§ Aim: Set down the material once more, exactly as it appears.
** Start of Supplied data **
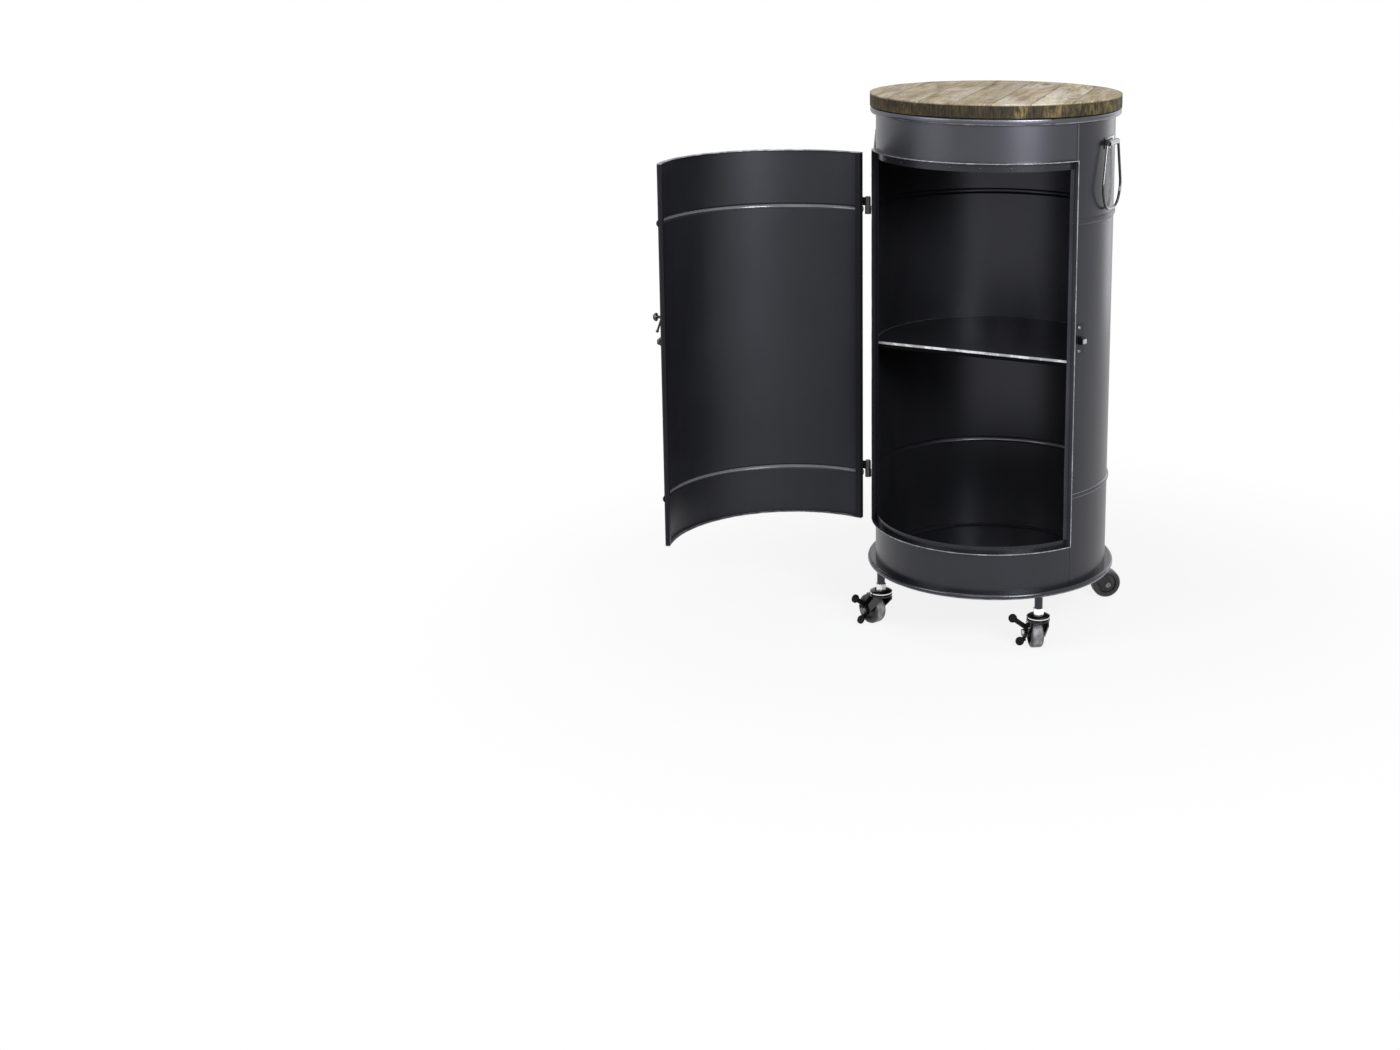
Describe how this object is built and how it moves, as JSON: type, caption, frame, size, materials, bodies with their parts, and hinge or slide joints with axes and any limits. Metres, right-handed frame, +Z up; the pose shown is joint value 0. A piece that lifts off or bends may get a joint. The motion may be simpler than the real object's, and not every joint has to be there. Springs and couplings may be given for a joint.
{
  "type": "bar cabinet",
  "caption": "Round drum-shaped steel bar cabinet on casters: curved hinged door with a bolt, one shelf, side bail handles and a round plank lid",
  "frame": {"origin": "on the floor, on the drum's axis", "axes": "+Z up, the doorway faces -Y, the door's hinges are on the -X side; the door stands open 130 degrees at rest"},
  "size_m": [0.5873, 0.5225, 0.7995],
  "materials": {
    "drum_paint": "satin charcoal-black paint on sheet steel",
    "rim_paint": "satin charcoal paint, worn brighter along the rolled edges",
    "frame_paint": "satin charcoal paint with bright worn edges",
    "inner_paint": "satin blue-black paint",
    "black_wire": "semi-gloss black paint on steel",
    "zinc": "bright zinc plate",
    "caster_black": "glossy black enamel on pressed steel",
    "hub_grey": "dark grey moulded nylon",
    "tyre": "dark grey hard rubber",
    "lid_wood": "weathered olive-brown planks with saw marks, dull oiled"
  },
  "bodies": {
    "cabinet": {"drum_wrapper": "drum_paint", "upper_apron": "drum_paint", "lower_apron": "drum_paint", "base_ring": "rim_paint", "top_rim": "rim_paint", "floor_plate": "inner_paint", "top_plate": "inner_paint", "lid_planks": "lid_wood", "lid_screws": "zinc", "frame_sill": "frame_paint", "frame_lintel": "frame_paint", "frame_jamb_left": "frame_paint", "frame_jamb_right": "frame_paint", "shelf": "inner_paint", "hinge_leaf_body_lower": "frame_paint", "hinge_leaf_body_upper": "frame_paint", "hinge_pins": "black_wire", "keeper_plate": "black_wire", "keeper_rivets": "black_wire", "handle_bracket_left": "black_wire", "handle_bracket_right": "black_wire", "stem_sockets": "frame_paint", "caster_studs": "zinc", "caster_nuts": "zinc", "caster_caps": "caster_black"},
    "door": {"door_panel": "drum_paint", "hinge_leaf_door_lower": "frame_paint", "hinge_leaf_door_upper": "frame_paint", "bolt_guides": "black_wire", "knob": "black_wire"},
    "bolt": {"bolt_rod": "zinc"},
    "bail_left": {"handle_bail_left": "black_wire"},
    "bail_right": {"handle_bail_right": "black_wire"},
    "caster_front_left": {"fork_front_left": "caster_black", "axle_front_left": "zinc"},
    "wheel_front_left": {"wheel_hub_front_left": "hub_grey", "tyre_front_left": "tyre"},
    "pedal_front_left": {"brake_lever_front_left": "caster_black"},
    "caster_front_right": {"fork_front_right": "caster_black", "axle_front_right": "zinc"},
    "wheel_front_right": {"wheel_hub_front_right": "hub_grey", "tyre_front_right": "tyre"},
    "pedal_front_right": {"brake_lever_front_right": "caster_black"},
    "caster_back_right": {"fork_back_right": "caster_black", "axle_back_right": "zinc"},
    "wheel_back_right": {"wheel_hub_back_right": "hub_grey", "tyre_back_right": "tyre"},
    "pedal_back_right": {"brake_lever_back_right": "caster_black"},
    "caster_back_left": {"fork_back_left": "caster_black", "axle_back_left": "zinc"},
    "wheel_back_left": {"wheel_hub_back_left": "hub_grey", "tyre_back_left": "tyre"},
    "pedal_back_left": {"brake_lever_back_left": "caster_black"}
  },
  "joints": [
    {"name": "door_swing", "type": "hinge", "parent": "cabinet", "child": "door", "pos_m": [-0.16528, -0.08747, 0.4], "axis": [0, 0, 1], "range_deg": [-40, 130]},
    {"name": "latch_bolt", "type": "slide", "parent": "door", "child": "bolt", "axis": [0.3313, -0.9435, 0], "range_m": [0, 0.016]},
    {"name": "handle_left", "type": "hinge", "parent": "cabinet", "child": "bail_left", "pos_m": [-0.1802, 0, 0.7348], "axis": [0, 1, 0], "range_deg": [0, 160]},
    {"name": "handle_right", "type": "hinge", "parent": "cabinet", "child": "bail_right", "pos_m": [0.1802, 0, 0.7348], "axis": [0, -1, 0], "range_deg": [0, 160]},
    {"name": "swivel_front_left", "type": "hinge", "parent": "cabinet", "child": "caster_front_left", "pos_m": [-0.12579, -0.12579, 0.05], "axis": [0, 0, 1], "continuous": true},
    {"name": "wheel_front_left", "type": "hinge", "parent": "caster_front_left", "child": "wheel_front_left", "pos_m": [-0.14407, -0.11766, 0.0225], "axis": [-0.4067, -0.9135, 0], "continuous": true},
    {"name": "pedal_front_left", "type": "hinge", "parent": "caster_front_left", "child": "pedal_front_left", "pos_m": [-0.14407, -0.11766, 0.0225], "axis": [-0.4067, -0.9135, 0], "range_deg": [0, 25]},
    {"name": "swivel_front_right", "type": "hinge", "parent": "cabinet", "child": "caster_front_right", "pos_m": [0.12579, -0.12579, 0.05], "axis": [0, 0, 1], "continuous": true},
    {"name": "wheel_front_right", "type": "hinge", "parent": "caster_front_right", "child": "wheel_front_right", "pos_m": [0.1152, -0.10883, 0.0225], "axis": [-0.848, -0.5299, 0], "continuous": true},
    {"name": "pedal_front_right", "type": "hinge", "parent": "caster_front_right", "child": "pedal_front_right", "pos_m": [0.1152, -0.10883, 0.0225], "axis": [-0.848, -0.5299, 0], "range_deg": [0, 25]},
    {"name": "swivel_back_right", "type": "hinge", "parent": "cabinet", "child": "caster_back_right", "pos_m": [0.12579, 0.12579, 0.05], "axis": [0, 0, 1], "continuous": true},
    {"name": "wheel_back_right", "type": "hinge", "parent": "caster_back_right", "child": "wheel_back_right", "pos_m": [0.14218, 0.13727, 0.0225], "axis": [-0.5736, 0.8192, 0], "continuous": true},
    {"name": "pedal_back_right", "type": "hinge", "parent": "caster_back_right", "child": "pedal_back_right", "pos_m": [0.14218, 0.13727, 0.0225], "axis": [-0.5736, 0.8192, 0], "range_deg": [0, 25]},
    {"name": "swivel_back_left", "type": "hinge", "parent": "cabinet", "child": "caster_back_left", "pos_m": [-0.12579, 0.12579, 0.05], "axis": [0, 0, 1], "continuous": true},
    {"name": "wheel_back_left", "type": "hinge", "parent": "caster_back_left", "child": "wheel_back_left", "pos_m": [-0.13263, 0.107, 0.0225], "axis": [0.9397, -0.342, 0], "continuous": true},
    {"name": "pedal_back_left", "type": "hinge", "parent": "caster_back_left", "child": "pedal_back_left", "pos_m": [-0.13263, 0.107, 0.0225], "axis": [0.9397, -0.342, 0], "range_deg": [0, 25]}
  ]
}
** End of Supplied data **
§ The result:
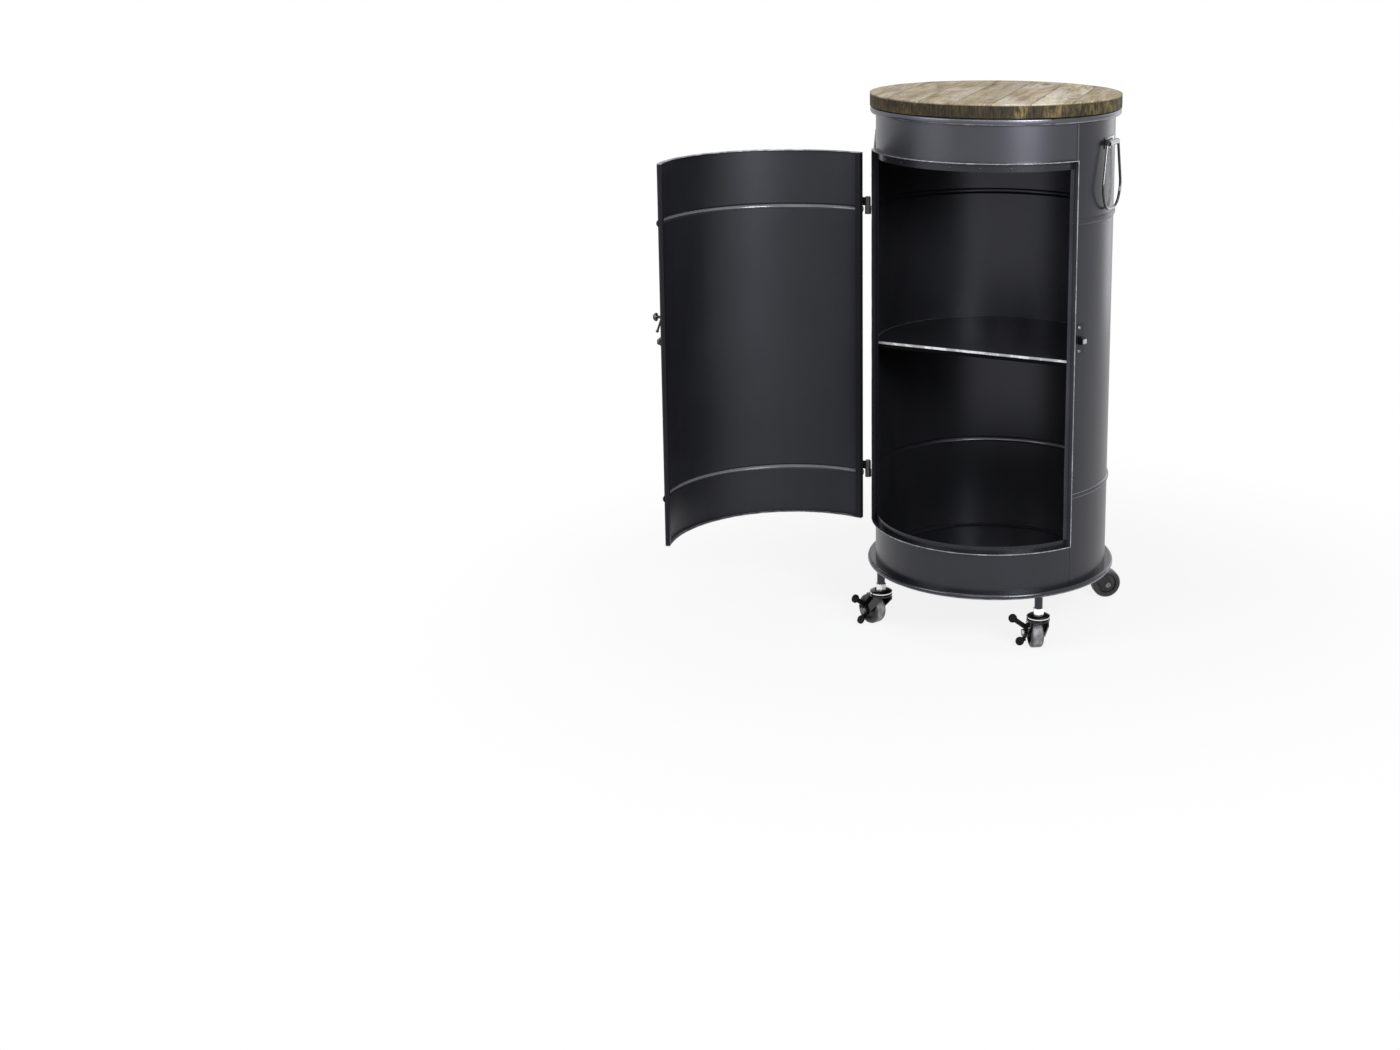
Describe how this object is built and how it moves, as JSON: type, caption, frame, size, materials, bodies with their parts, and hinge or slide joints with axes and any limits. Metres, right-handed frame, +Z up; the pose shown is joint value 0. A piece that lifts off or bends may get a joint. The motion may be simpler than the real object's, and not every joint has to be there. Springs and couplings may be given for a joint.
{
  "type": "bar cabinet",
  "caption": "Round drum-shaped steel bar cabinet on casters: curved hinged door with a bolt, one shelf, side bail handles and a round plank lid",
  "frame": {"origin": "on the floor, on the drum's axis", "axes": "+Z up, the doorway faces -Y, the door's hinges are on the -X side; the door stands open 130 degrees at rest"},
  "size_m": [0.5873, 0.5225, 0.7995],
  "materials": {
    "drum_paint": "satin charcoal-black paint on sheet steel",
    "rim_paint": "satin charcoal paint, worn brighter along the rolled edges",
    "frame_paint": "satin charcoal paint with bright worn edges",
    "inner_paint": "satin blue-black paint",
    "black_wire": "semi-gloss black paint on steel",
    "zinc": "bright zinc plate",
    "caster_black": "glossy black enamel on pressed steel",
    "hub_grey": "dark grey moulded nylon",
    "tyre": "dark grey hard rubber",
    "lid_wood": "weathered olive-brown planks with saw marks, dull oiled"
  },
  "bodies": {
    "cabinet": {"drum_wrapper": "drum_paint", "upper_apron": "drum_paint", "lower_apron": "drum_paint", "base_ring": "rim_paint", "top_rim": "rim_paint", "floor_plate": "inner_paint", "top_plate": "inner_paint", "lid_planks": "lid_wood", "lid_screws": "zinc", "frame_sill": "frame_paint", "frame_lintel": "frame_paint", "frame_jamb_left": "frame_paint", "frame_jamb_right": "frame_paint", "shelf": "inner_paint", "hinge_leaf_body_lower": "frame_paint", "hinge_leaf_body_upper": "frame_paint", "hinge_pins": "black_wire", "keeper_plate": "black_wire", "keeper_rivets": "black_wire", "handle_bracket_left": "black_wire", "handle_bracket_right": "black_wire", "stem_sockets": "frame_paint", "caster_studs": "zinc", "caster_nuts": "zinc", "caster_caps": "caster_black"},
    "door": {"door_panel": "drum_paint", "hinge_leaf_door_lower": "frame_paint", "hinge_leaf_door_upper": "frame_paint", "bolt_guides": "black_wire", "knob": "black_wire"},
    "bolt": {"bolt_rod": "zinc"},
    "bail_left": {"handle_bail_left": "black_wire"},
    "bail_right": {"handle_bail_right": "black_wire"},
    "caster_front_left": {"fork_front_left": "caster_black", "axle_front_left": "zinc"},
    "wheel_front_left": {"wheel_hub_front_left": "hub_grey", "tyre_front_left": "tyre"},
    "pedal_front_left": {"brake_lever_front_left": "caster_black"},
    "caster_front_right": {"fork_front_right": "caster_black", "axle_front_right": "zinc"},
    "wheel_front_right": {"wheel_hub_front_right": "hub_grey", "tyre_front_right": "tyre"},
    "pedal_front_right": {"brake_lever_front_right": "caster_black"},
    "caster_back_right": {"fork_back_right": "caster_black", "axle_back_right": "zinc"},
    "wheel_back_right": {"wheel_hub_back_right": "hub_grey", "tyre_back_right": "tyre"},
    "pedal_back_right": {"brake_lever_back_right": "caster_black"},
    "caster_back_left": {"fork_back_left": "caster_black", "axle_back_left": "zinc"},
    "wheel_back_left": {"wheel_hub_back_left": "hub_grey", "tyre_back_left": "tyre"},
    "pedal_back_left": {"brake_lever_back_left": "caster_black"}
  },
  "joints": [
    {"name": "door_swing", "type": "hinge", "parent": "cabinet", "child": "door", "pos_m": [-0.16528, -0.08747, 0.4], "axis": [0, 0, 1], "range_deg": [-40, 130]},
    {"name": "latch_bolt", "type": "slide", "parent": "door", "child": "bolt", "axis": [0.3313, -0.9435, 0], "range_m": [0, 0.016]},
    {"name": "handle_left", "type": "hinge", "parent": "cabinet", "child": "bail_left", "pos_m": [-0.1802, 0, 0.7348], "axis": [0, 1, 0], "range_deg": [0, 160]},
    {"name": "handle_right", "type": "hinge", "parent": "cabinet", "child": "bail_right", "pos_m": [0.1802, 0, 0.7348], "axis": [0, -1, 0], "range_deg": [0, 160]},
    {"name": "swivel_front_left", "type": "hinge", "parent": "cabinet", "child": "caster_front_left", "pos_m": [-0.12579, -0.12579, 0.05], "axis": [0, 0, 1], "continuous": true},
    {"name": "wheel_front_left", "type": "hinge", "parent": "caster_front_left", "child": "wheel_front_left", "pos_m": [-0.14407, -0.11766, 0.0225], "axis": [-0.4067, -0.9135, 0], "continuous": true},
    {"name": "pedal_front_left", "type": "hinge", "parent": "caster_front_left", "child": "pedal_front_left", "pos_m": [-0.14407, -0.11766, 0.0225], "axis": [-0.4067, -0.9135, 0], "range_deg": [0, 25]},
    {"name": "swivel_front_right", "type": "hinge", "parent": "cabinet", "child": "caster_front_right", "pos_m": [0.12579, -0.12579, 0.05], "axis": [0, 0, 1], "continuous": true},
    {"name": "wheel_front_right", "type": "hinge", "parent": "caster_front_right", "child": "wheel_front_right", "pos_m": [0.1152, -0.10883, 0.0225], "axis": [-0.848, -0.5299, 0], "continuous": true},
    {"name": "pedal_front_right", "type": "hinge", "parent": "caster_front_right", "child": "pedal_front_right", "pos_m": [0.1152, -0.10883, 0.0225], "axis": [-0.848, -0.5299, 0], "range_deg": [0, 25]},
    {"name": "swivel_back_right", "type": "hinge", "parent": "cabinet", "child": "caster_back_right", "pos_m": [0.12579, 0.12579, 0.05], "axis": [0, 0, 1], "continuous": true},
    {"name": "wheel_back_right", "type": "hinge", "parent": "caster_back_right", "child": "wheel_back_right", "pos_m": [0.14218, 0.13727, 0.0225], "axis": [-0.5736, 0.8192, 0], "continuous": true},
    {"name": "pedal_back_right", "type": "hinge", "parent": "caster_back_right", "child": "pedal_back_right", "pos_m": [0.14218, 0.13727, 0.0225], "axis": [-0.5736, 0.8192, 0], "range_deg": [0, 25]},
    {"name": "swivel_back_left", "type": "hinge", "parent": "cabinet", "child": "caster_back_left", "pos_m": [-0.12579, 0.12579, 0.05], "axis": [0, 0, 1], "continuous": true},
    {"name": "wheel_back_left", "type": "hinge", "parent": "caster_back_left", "child": "wheel_back_left", "pos_m": [-0.13263, 0.107, 0.0225], "axis": [0.9397, -0.342, 0], "continuous": true},
    {"name": "pedal_back_left", "type": "hinge", "parent": "caster_back_left", "child": "pedal_back_left", "pos_m": [-0.13263, 0.107, 0.0225], "axis": [0.9397, -0.342, 0], "range_deg": [0, 25]}
  ]
}